Many, if not most, jewelers and smaller scale manufactures do it
with just the single mold from the first model, sizing the resulting
wax models as needed.

of course, then there’s the other way, which is simply to initially
make the desired ring in the desired final metal, in this case,
platinum. With platinum, since seams in a shank or plain band can be
truly welded, instead of just soldered, it’s quite possible and
straight forward to produce a plain wedding band that does not have a
seam, since after welding, perhaps a bit of forging, and
re-annealing, the metal can be quite uniform in structure with no
discontinuity where it was welded… The main advantages of doing it
in silver, and molding and then casting the piece is that there may
be less waste produced (though a plain wedding ring need not produce
a lot of waste to fabricate), and then you have the mold in case you
ever need to make another. The fabricated ring, however, will often
be better metal, since forged and rolled and worked metal, especially
platinum, benefits greatly from this working, giving you a denser and
less porous (two ways to say the same thing) metal, with finer more
uniform structure. It may, as a result, be a ring with a much
greater durability and expected life span than the cast equivalent.

Peter

Just as easy to make the band in platinum which saves you from
dealing with the inherent porosity issues of the casting. May be
more important it the metal savings. You are either tying up 20+ dwts
for the button or paying 30% over market to the caster. Add in the
casting time (if doing yourself) and mold time and it doesn’t make
sense. If you are making 100, possibly, but if you are dealing in
those quantities just order them from Nordt. One or two, no way. Tim

Charles, I think that typically, seamless bands that are mass
produced are turned on lathes from tubes, not cast. But the practice
of making your master model out of silver, molding it and then
casting subsequent pieces from injection waxes from that mold, in
whatever metal you choose, is a very old practice. It’s one I’ve
been thinking about lately because so many manufacturers and small
shops are turning to CAD software that it seems the skill of the
master model maker is one that is fading fast. It used to be that
most pieces of manufactured “fine jewelry” were originally made by a
master model maker who would make that original model in silver,
then mold it. Now it’s almost all CAD. In my mind, the skills of
those masters far exceeds the skills of the current crop of CAD
operators (I say that eventhough these days I am sometimes a user of
the CAD software option). So many will look at a complex piece and
say that you couldn’t make it by hand, not by carving and casting or
fabricating. That the only way to make it is to use CAD/CAM.
Personally, I think that is rarely the only way to do it. There is
no doubt that CAD will work, but I do question that it is always more
cost effective, quicker and gives a better final product. That all
depends on the skill level of the yahoo’s doing the work.

Mark

That, or some variation, is how most commercially made cast
jewelry is made. If the original model is carved in wax
(increasingly common these days, by use of CAD CAM mills or RP
machines, you still then end up with a cast metal piece. 
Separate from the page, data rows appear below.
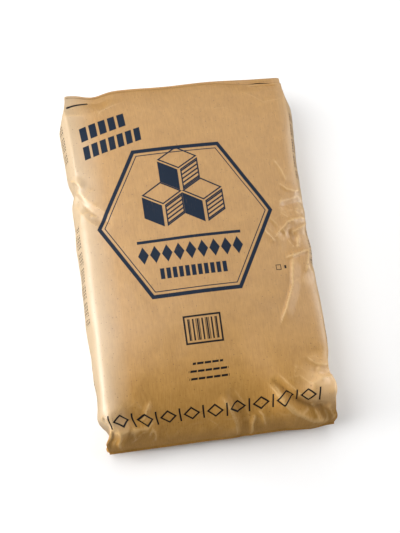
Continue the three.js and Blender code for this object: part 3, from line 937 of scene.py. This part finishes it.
def badge_shape(tree, place):
    """The badge on the front: a hexagon, three drawn sugar cubes and rows of plain ornament."""
    x, y = seen_from(tree, place, *BADGE)
    edge = hexagon(tree, x, y, BADGE_HALF_HIGH)
    shapes = [outline(tree, edge, *BADGE_RIM), outline(tree, edge, *BADGE_INNER_RIM)]
    cube = cube_group()
    aside = CUBE * COS_30
    for across, up in ((-aside, CUBES_UP), (aside, CUBES_UP), (0, CUBES_UP + CUBE_STEP * CUBE)):
        cube_x = calc(tree, "SUBTRACT", x, across)
        cube_y = calc(tree, "SUBTRACT", y, up)
        shapes.append(use_group(tree, cube, X=cube_x, Y=cube_y)["Shape"])
    shapes.append(box(tree, x, calc(tree, "ADD", y, BADGE_BAR_DOWN), *BADGE_BAR_SIZE))
    row = lozenges(tree, x, calc(tree, "ADD", y, BADGE_LOZENGES_DOWN), *BADGE_LOZENGE)
    shapes.append(both(tree, row, strip(tree, x, BADGE_LOZENGES_WIDE)))
    shapes.append(block_row(tree, place, *BADGE_BLOCKS))
    return either(tree, *shapes)


# The short bar at the upper left: its middle, its turn in degrees and its size
SHORT_BAR = (-0.168, 0.282, 12)
SHORT_BAR_SIZE = (0.037, 0.0040)


def short_bar(tree, place):
    x, y = seen_from(tree, place, *SHORT_BAR)
    return box(tree, x, y, *SHORT_BAR_SIZE)


# The framed box of stripes: its middle, size and line, and two sets of stripes as pitch and width
FRAMED_BOX = (-0.016, -0.142)
FRAMED_BOX_SIZE = (0.063, 0.047)
FRAMED_BOX_LINE = 0.0030
STRIPED_SIZE = (0.050, 0.035)
BROAD_STRIPES = (0.0078, 0.0026)
NARROW_STRIPES = (0.0053, 0.0011)


def framed_stripes(tree, place):
    """A box of upright stripes of two widths, with a frame round it."""
    x, y = seen_from(tree, place, *FRAMED_BOX)
    bars = either(tree, stripes(tree, x, *BROAD_STRIPES), stripes(tree, x, *NARROW_STRIPES))
    bars = both(tree, box(tree, x, y, *STRIPED_SIZE), bars)
    return either(tree, inner_line(tree, box(tree, x, y, *FRAMED_BOX_SIZE), FRAMED_BOX_LINE), bars)


# Three dashed lines under the box: places up from the front's middle, with their widths
DASHED_LINES = ((-0.196, 0.050), (-0.208, 0.066), (-0.220, 0.066))
DASHED_LINES_ACROSS = -0.016
DASHED_LINE_HIGH = 0.0036
DASH_LEAN = 0.2
DASH_PITCH = 0.0125
DASH_WIDE = 0.0108


def dashed_lines(tree, place):
    lines = []
    for up, wide in DASHED_LINES:
        middle = (DASHED_LINES_ACROSS, up)
        size = (wide, DASHED_LINE_HIGH)
        lines.append(block_row(tree, place, middle, size, 0, DASH_LEAN, DASH_PITCH, DASH_WIDE))
    return either(tree, *lines)


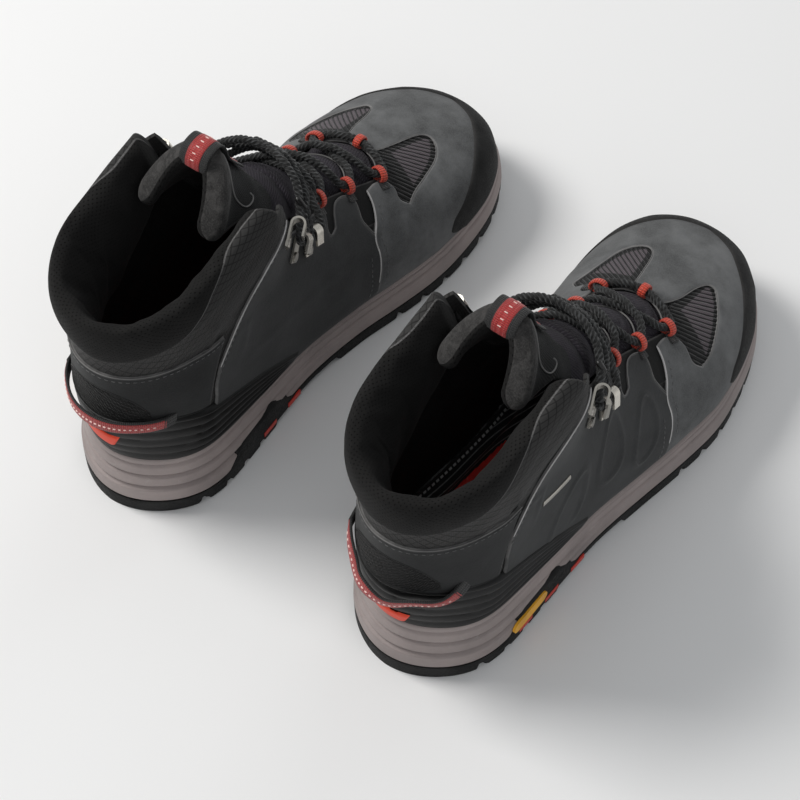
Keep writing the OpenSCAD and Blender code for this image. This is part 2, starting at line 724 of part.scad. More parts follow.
hook_rivets(RIGHT);  // right_hook_rivets
lace(RIGHT);  // right_lace
lace_tips(RIGHT);  // right_lace_tips
heel_overlay(RIGHT);  // right_heel_overlay
tongue_lower(RIGHT);  // right_tongue_lower
tongue_cuff(RIGHT);  // right_tongue_cuff
tongue_tab(RIGHT);  // right_tongue_tab
heel_loop(RIGHT);  // right_heel_loop
insole(RIGHT);  // right_insole
outsole(LEFT);  // left_outsole
outsole_inserts(LEFT);  // left_outsole_inserts
sole_badge(LEFT);  // left_sole_badge
midsole(LEFT);  // left_midsole
shank(LEFT);  // left_shank
insole_board(LEFT);  // left_insole_board
heel_cradle(LEFT);  // left_heel_cradle
heel_emblem(LEFT);  // left_heel_emblem
upper_shell(LEFT);  // left_upper_shell
lining(LEFT);  // left_lining
collar_pad(LEFT);  // left_collar_pad
toe_puff(LEFT);  // left_toe_puff
heel_counter(LEFT);  // left_heel_counter
toe_rand(LEFT);  // left_toe_rand
vamp(LEFT);  // left_vamp
quarter_lateral(LEFT);  // left_quarter_lateral
quarter_medial(LEFT);  // left_quarter_medial
vent_mesh(LEFT);  // left_vent_mesh
eyestay(LEFT);  // left_eyestay
lace_loops(LEFT);  // left_lace_loops
lace_hooks(LEFT);  // left_lace_hooks
hook_rivets(LEFT);  // left_hook_rivets
lace(LEFT);  // left_lace
lace_tips(LEFT);  // left_lace_tips
heel_overlay(LEFT);  // left_heel_overlay
tongue_lower(LEFT);  // left_tongue_lower
tongue_cuff(LEFT);  // left_tongue_cuff
tongue_tab(LEFT);  // left_tongue_tab
heel_loop(LEFT);  // left_heel_loop
insole(LEFT);  // left_insole
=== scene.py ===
# Looks of a pair of hiking boots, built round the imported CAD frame.
#
# Geometry is worked out once in one boot's own frame, in mm (heel at x = 0, toe +X, outer side +Y), on
# the same foot surface foot(u, v, d) as the CAD, then placed for each boot from the frame's positions.
# u runs from the toe (0) to the collar (16). v runs from the front line (0) round the outer side to the
# heel or sole line (1), and to -1 or 2 round the inner side. d is the distance out from the shell.

import json
import math

import bpy
import numpy as np
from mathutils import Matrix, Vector, noise
from mathutils.geometry import delaunay_2d_cdt


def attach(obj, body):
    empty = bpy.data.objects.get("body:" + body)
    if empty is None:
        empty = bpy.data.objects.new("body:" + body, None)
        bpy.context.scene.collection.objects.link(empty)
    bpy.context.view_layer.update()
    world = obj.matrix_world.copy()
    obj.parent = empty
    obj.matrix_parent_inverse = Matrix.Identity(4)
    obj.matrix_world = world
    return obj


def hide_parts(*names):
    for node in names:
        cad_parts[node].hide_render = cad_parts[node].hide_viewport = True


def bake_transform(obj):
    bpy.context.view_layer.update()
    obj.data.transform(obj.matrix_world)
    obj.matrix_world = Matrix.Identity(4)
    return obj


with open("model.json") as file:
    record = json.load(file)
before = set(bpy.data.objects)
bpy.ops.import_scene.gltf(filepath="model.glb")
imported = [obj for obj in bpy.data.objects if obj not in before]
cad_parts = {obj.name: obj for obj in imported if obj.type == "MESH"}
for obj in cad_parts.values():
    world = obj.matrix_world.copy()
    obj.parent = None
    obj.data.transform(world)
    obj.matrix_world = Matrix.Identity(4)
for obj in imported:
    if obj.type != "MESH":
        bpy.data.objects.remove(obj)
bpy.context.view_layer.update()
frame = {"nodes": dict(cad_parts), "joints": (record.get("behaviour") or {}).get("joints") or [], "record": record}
SIDES = ("right", "left")
MM = 0.001

# ---------------------------------------------------------------- foot surface

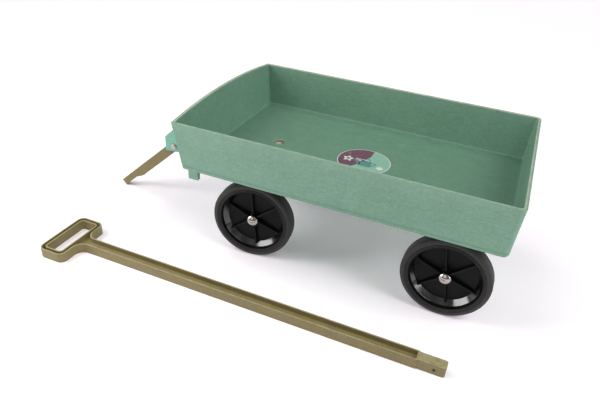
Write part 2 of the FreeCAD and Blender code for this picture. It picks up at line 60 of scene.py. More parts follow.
# ------------------------ sizes of the tub
tub_low, tub_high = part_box("tub")
label_low, label_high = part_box("floor_label")
kingpin_low, kingpin_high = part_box("kingpin_bolt")
screws_low, screws_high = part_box("rear_carrier_screws")
kingpin_x = (kingpin_low.x + kingpin_high.x) / 2
kingpin_hole_r = 4.1 * mm
label_x = (label_low.x + label_high.x) / 2
label_y = (label_low.y + label_high.y) / 2
label_r = (label_high.x - label_low.x) / 2
label_gap = 0.1 * mm  # between the label and the edge of its seat
arch_rise = 12.5 * mm
rim_z = tub_high.z - arch_rise
floor_z = label_high.z
tub_floor = 6.3 * mm
tub_bottom_z = floor_z - tub_floor
tub_half_length = -tub_low.x
tub_half_width = tub_high.y
tub_front_lean = 12.5 * mm
tub_rear_lean = 4.5 * mm
tub_side_lean = 11.0 * mm
tub_wall = 5.5 * mm
front_corner_r = 3.0 * mm
rear_corner_r = 11.0 * mm
front_corner_least_r = 0.6 * mm  # what is left of a corner's radius on the wall's inner side
rear_corner_least_r = 3.0 * mm
rim_outer_r = 1.3 * mm
rim_inner_r = 0.9 * mm
rim_band = 2.4 * mm  # below the rim's top, where its scuffs end
bottom_side_r = 1.4 * mm
bottom_front_r = 5.0 * mm
bottom_rear_r = 4.0 * mm
floor_fillet_r = 4.5 * mm
corner_steps = 8
fillet_steps = 4
side_steps = (24, 16, 24, 40)  # left, rear, right and front wall
wall_rings_at = (0.35, 0.7)  # shares of the wall's height that carry a ring of points

foot_front = 280.0 * mm
foot_length = 21.0 * mm
foot_depth = 9.0 * mm
foot_drop = 17.0 * mm
foot_edge_r = 1.6 * mm

inner_edge_wear_and_highlight = 0.8  # 0 is clean and 1 is fully scuffed; the pale scuff on the rim's inner edge also serves as a painted highlight
outer_edge_wear = 0.06
recess_wear = 0.55
# the handle's pale top edges are partly scuffs and partly a painted highlight
handle_top_wear_and_highlight = 0.5

boss_r = 24.0 * mm
boss_drop = 12.0 * mm
recess_r = 11.5 * mm
recess_z = tub_bottom_z - 6.0 * mm
recess_edge_r = 1.0 * mm
boss_edge_r = 1.0 * mm
steering_stop_r = 6.0 * mm
steering_stop_drop = 22.0 * mm
steering_stop_reach = 110.0 * mm
steering_stop_angle = math.radians(41.06)
rear_pad_r = 8.0 * mm
rear_pad_drop = 12.0 * mm
peg_edge_r = 0.8 * mm
screw_head_r = 4.6 * mm
into_floor = 3.0 * mm  # how far a boss or foot runs up into the floor it stands on
foot_end_r = 0.9 * mm

# ------------------------ sizes of the wheels
tyre_low, tyre_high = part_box("rear_left_tyre")
wheel_r = (tyre_high.z - tyre_low.z) / 2
tyre_half = (tyre_high.y - tyre_low.y) / 2
tyre_seat_r = 65.0 * mm
tyre_rim_gap = 0.03 * mm
tyre_bulge = 1.0 * mm  # how far the sides stand out beyond the tread's and the rim's edges
tyre_shoulder_r = 6.0 * mm
tyre_widest_r = wheel_r - 9.6 * mm
tyre_inner_shoulder_r = 4.0 * mm
tyre_side_curve = 2.2 * mm  # beyond its widest radius, where the outer side starts to curve back
tyre_side_curve_r = 3.0 * mm
tyre_side_drop = 0.05 * mm
tyre_seat_edge_r = 0.6 * mm
tyre_groove_rs = (70.2 * mm, 67.3 * mm)
tyre_groove_depth = 1.4 * mm
tyre_groove_width = 2.1 * mm
tyre_bead_foot = 0.3 * mm  # how far the tyre goes down beside the rim
tyre_bead = ((66.6, 0.0), (66.1, 0.25), (65.5, 0.2))  # radius and height of the ring at the rim, in mm
mould_mark_r = 1.5 * mm
mould_mark_half_height = 0.6 * mm
mould_mark_edge_r = 0.3 * mm
mould_mark_depth = 0.9 * mm  # from the tyre's side down to the mark's middle
mould_mark_place_r = 68.6 * mm
mould_mark_angles = (0.55, 2.05)
rim_lip = 1.5 * mm
rim_lip_width = 1.5 * mm
rim_barrel = 3.0 * mm
web_r = 54.0 * mm
web_depth = 16.5 * mm
web_thickness = 4.0 * mm
lip_y = tyre_half - rim_lip
web_y = lip_y - web_depth
dish_bend_r = 62.4 * mm  # where the dish turns from its steep lip to its sloping ring
dish_bend_height = 10.0 * mm
dish_from_web = 0.3 * mm  # the dish's shinier finish starts this far above the web
dish_from_lip = 0.9 * mm  # and ends this far below the lip
hub_r = 10.0 * mm
hub_outer_depth = 4.5 * mm
hub_inner_stand = 1.5 * mm
axle_r = 5.05 * mm
rib_count = 6
rib_thickness = 3.6 * mm
rib_hub_height = 9.0 * mm
rib_rim_height = 5.0 * mm
rib_edge = 0.7 * mm
rib_root_spread = 0.35 * mm
rib_flat_share = 0.62  # of the rib's thickness, left flat along its top
rib_overlap = 1.0 * mm  # how far a rib runs into the hub and the dish
wheel_turn = {"rear": math.radians(10.0), "front": math.radians(6.0)}
cap_r = 11.0 * mm
cap_skirt = 3.5 * mm
cap_dome = 5.5 * mm
cap_dome_steps = 12
cap_thickness = 0.7 * mm
cap_roll = 0.8 * mm  # height over which the cap's edge rolls in
cap_cone = 1.5 * mm  # how far the inside rises round the bore, above the skirt
cap_bore_depth = 5.5 * mm
cap_bore_gap = 0.1 * mm
cap_bore_wall = 1.4 * mm
cap_height = 11.0 * mm  # the whole height of the CAD cap

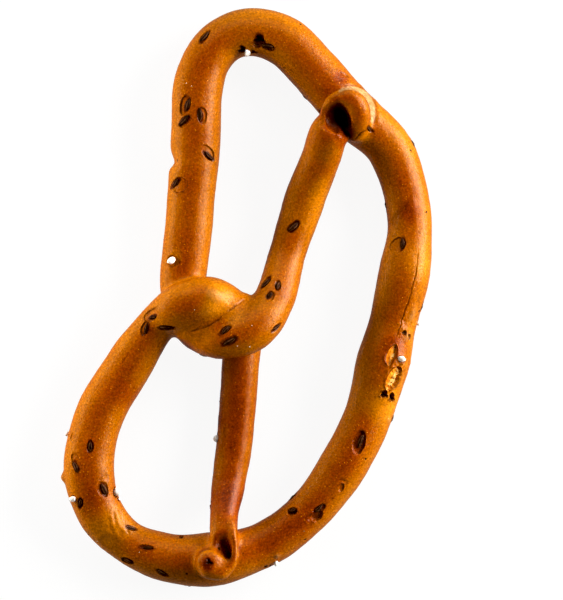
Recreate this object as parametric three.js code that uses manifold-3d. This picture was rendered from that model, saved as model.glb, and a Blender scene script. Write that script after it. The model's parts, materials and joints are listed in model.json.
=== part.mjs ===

I suppose, but what these guys were doing was making the band to fit
the customer in metal first, making that perfect, making a mould,
getting a wax then getting that cast.

That’s what I meant.

Regards Charles A.

surely its simpler just to fuse the rings… -bend the metal up,
roll down a piece of the same metal to as thin as possible and stick
between the joint and then melt together with a really hot torch!
(The thin sheets works almost like a solder) that’s how I make
seemless platinum bands without the need for casting etc

cheers
Annika

I suppose, but what these guys were doing was making the band to
fit the customer in metal first, making that perfect, making a
mould, getting a wax then getting that cast. That's what I meant. 

Probably that just means they don’t have much experience in working
with platinum, so were avoiding possible errors of ignorance, which
can be costly when you mess up a bunch of platinum.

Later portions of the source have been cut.